Dobry system pozwala firmom budować wysokiej jakości portfele

W Stanach 44 proc. gospodarstw domowych inwestuje w akcje REIT-ów – mówi Dominique Moerenhout, prezes EPRA.

Publikacja: 05.08.2021 21:22

Dobry system pozwala firmom budować wysokiej jakości portfele

Foto: materiały prasowe

Od wielu lat trwa w Polsce próba wprowadzenia REIT-ów do porządku prawnego. W jakich europejskich krajach te specjalne wehikuły inwestujące w nieruchomości już funkcjonują? Gdzie zostały wprowadzone ostatnio?

Już 14 krajów europejskich uznało, że zachęcanie do inwestowania w rynek nieruchomości przynosi korzyści ich obywatelom, i dlatego zdecydowały się na wprowadzenie przepisów dotyczących REIT-ów. Kraje te reprezentują obecnie 78 proc. całego notowanego rynku nieruchomości w Europie. Ogólnie rzecz biorąc, od 2000 r. obserwujemy silny rozwój REIT-ów w takich krajach, jak Francja, Wielka Brytania, Niemcy, Włochy i Hiszpania, które stworzyły odpowiednie ramy w swoich porządkach prawnych dla ich funkcjonowania. Portugalia jest do tej pory ostatnim krajem, który wprowadził REIT-y, co miało miejsce w 2019 r., i  na pewno nie będzie ostatnim.

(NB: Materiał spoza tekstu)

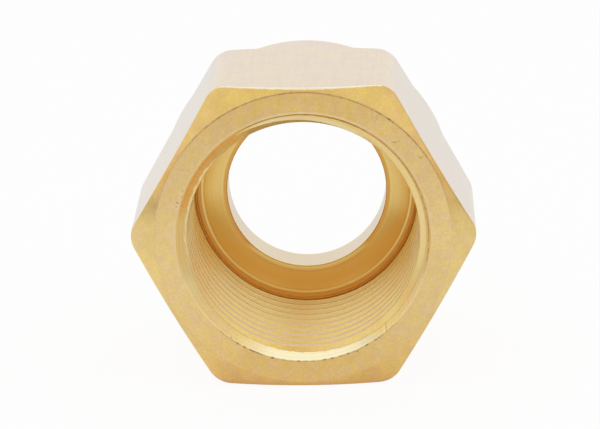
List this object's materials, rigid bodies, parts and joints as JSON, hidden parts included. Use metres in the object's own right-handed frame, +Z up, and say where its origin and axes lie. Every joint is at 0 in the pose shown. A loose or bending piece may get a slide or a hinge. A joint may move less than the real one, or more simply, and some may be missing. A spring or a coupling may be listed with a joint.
{
  "type": "gas regulator inlet nut",
  "caption": "Brass hexagon union nut with an internal inlet thread, a sloping seat and a smaller through hole for a nipple, and a short round neck at the back.",
  "frame": {"origin": "on the surface under the middle of the nut, which lies on one flat of its hexagon", "axes": "+Z up; the bore's axis runs along Y, 14 mm up, with the threaded mouth facing -Y and the neck towards +Y; X runs across the hexagon's corners"},
  "size_m": [0.0316, 0.025, 0.028],
  "materials": {
    "machined_brass": "turned, lightly satin"
  },
  "bodies": {
    "root": {"inlet_nut": "machined_brass"}
  },
  "joints": []
}
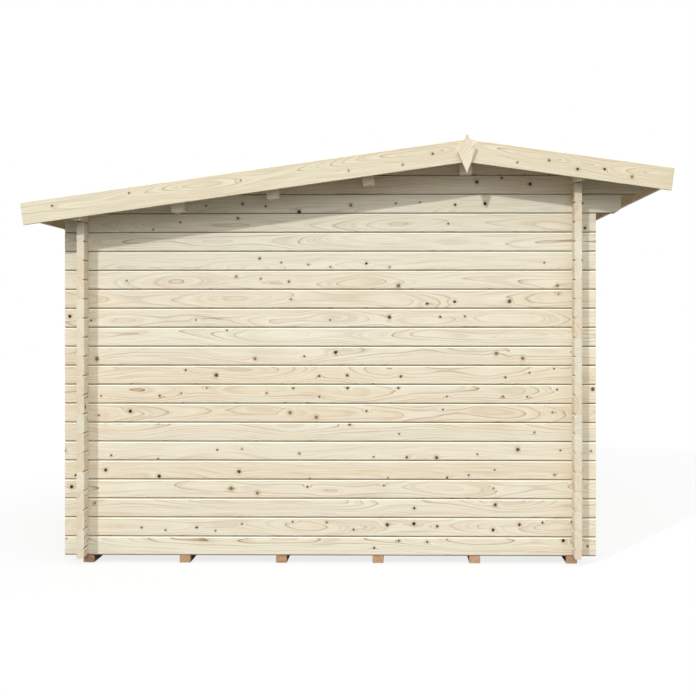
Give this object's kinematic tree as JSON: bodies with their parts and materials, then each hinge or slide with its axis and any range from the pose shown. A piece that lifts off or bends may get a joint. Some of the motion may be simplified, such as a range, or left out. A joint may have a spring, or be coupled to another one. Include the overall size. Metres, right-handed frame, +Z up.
{
  "type": "log garden shed",
  "caption": "Garden shed of interlocking spruce logs with crossed corners, an uneven gable roof with bargeboards and diamond finials, bearers and a boarded door.",
  "frame": {"origin": "on the ground, under the middle of the roof's outline", "axes": "+X towards the front eave and the door, +Y towards the right gable as seen facing the door, +Z up"},
  "size_m": [3.814, 3.43, 2.5403],
  "materials": {
    "logs": "planed untreated spruce",
    "purlins": "planed untreated spruce",
    "roof_boards": "planed untreated spruce boards",
    "trim": "planed untreated spruce boards",
    "floor": "planed untreated spruce boards",
    "door": "planed untreated spruce",
    "bearers": "sawn, pressure-treated brown",
    "hardware": "zinc-plated"
  },
  "bodies": {
    "root": {"bearer_1": "bearers", "bearer_2": "bearers", "bearer_3": "bearers", "bearer_4": "bearers", "bearer_5": "bearers", "bearer_6": "bearers", "floor_deck": "floor", "left_gable_wall": "logs", "right_gable_wall": "logs", "rear_wall": "logs", "front_sill_log": "logs", "front_wall_left": "logs", "front_wall_right": "logs", "front_wall_over_door": "logs", "ridge_purlin": "purlins", "purlin_1": "purlins", "purlin_2": "purlins", "purlin_3": "purlins", "rear_roof_deck": "roof_boards", "front_roof_deck": "roof_boards", "rear_fascia": "trim", "front_fascia": "trim", "left_bargeboard_rear": "trim", "left_bargeboard_front": "trim", "right_bargeboard_rear": "trim", "right_bargeboard_front": "trim", "left_finial": "trim", "right_finial": "trim", "door_frame": "door", "threshold": "door", "door_leaf": "door", "door_ledges": "door", "door_hinges": "hardware", "door_handle": "hardware"}
  },
  "joints": []
}
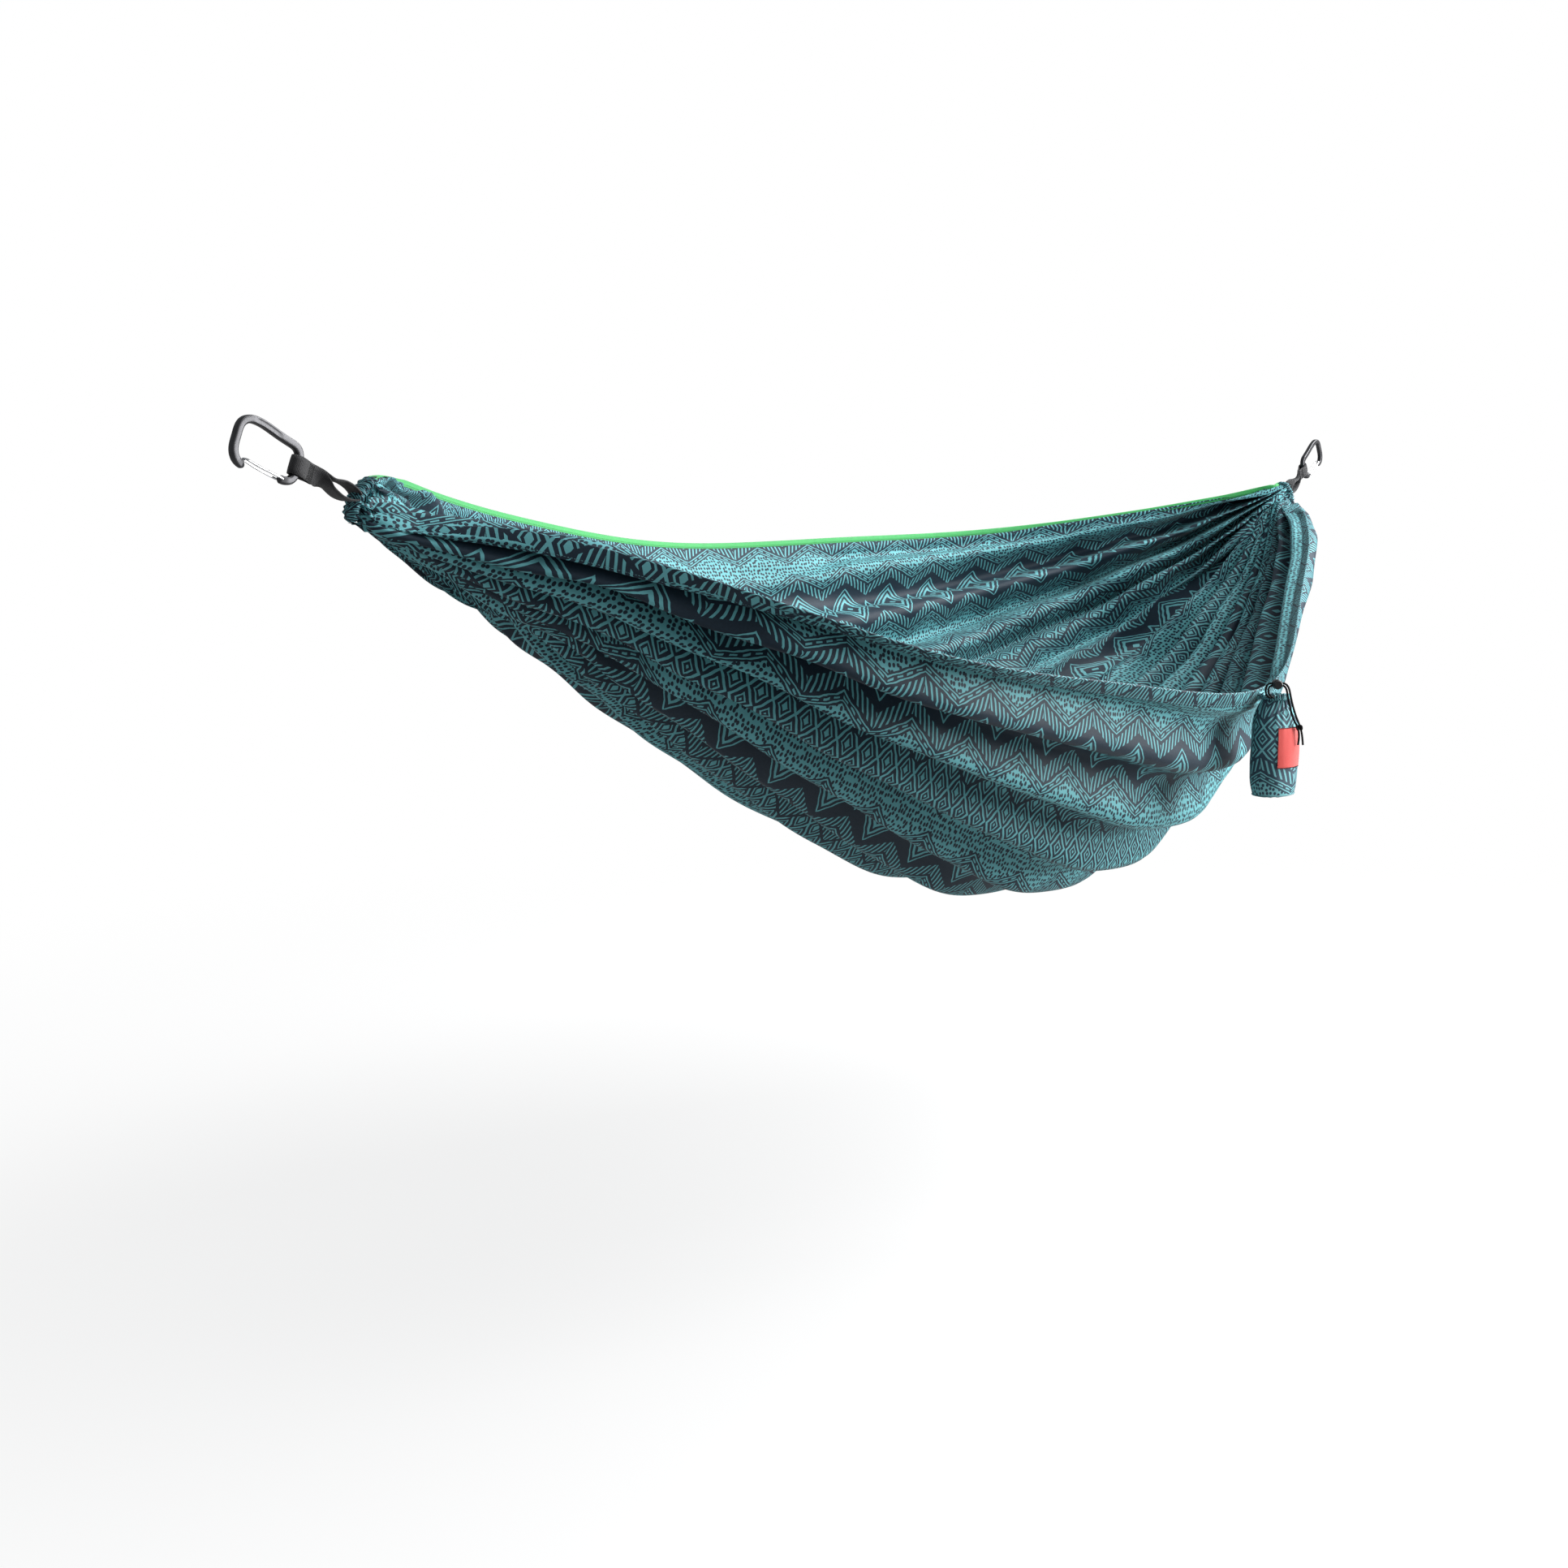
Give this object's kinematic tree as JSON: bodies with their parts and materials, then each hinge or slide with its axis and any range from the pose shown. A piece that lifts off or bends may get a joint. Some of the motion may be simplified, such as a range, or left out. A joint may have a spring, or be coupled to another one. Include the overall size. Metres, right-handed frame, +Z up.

W Polsce trwa kolejna procedura legislacyjna, być może tym razem uda się powołać REIT-y do życia. Co zasugerowałaby decydentom EPRA, gdyby uczestniczyła w zespole ds. przygotowania założeń ustawy?

Warto słuchać rynku, oczekiwań inwestorów, a także czerpać z dobrych praktyk wprowadzania REIT-ów w innych krajach. Przypadek hiszpański doskonale pokazuje, jak ważne jest korzystanie z najlepszych praktyk na rynku. Droga do hiszpańskich REIT-ów (tzw. SOCIMI) rozpoczęła się już w 2009 r., ale pierwotny system miał ograniczenia, które zniechęcały inwestorów. Hiszpański rząd przyjął to do wiadomości i wprowadził poprawki. Ulepszony system, który został wprowadzony w 2013 r., był znaczącym punktem zwrotnym dla hiszpańskich REIT-ów, z dużą liczbą uczestników i notowań.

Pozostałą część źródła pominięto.